The build quality may not be great in all cases. But I think the sonic gap between consumer hifi and the entry level to mid level high-end (and I'm not sure about hi-level hi-end) has closed to something that is just not significant.
Speakers and phones excluded, of course, though there are some great bargains in speakers as well.
I'd bet quite a bit of money that in a double blind test with the similar headroom and the volume levels equalized, playing through the same speakers, most people, audiophiles included, couldn't consistently spot the difference between a $300 reciever and a $3000 preamp/amp combo,
if (and this is a big if) the engineering objective of the high-end stuff was neutrality, not color (musicality, warmth, euphoria, whatever).

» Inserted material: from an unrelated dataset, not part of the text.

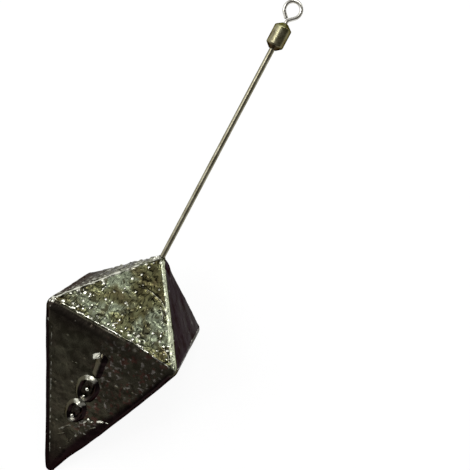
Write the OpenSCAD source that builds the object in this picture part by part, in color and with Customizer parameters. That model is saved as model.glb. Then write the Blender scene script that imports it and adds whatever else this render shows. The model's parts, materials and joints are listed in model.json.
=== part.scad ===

I think this is particularly true of the digital stuff that is coming out. I've got a digital Panasonic receiver that is cheap, cheap, cheap from a look/feel perspective, but the thing
sounds great. The way the Panasonic is designed, even if you give it an analog source, the first thing it does is convert it back to digital (at 24/196) so that every step in the signal chain through the receiver, until you get to output, is digital. Think about that for a moment: All of the ridiculously high quality switches, capacitors resistors, wire, etc, etc, that high-end manufacturers have invested in their products in an effort to keep the signal as clean and transparent as possible, become a complete non-issue. And the other big issue -- power supply. It's a class D digital amp and it is so efficient that a heavy-duty power supply would be a waste of weight. That issue, too, has been rendered irrelevant by the design. So what you get is a bit-perfect signal, from source to just before the speaker terminals, with a ton of drive and headroom behind it.
I got a really good deal on mine at $169, shipped. These days it'd cost you a couple of hundred. Buy one. Get someone to build you a big, heavy aluminum case that lets the knob of the Panasonic stick through and impress the hell out of your friends.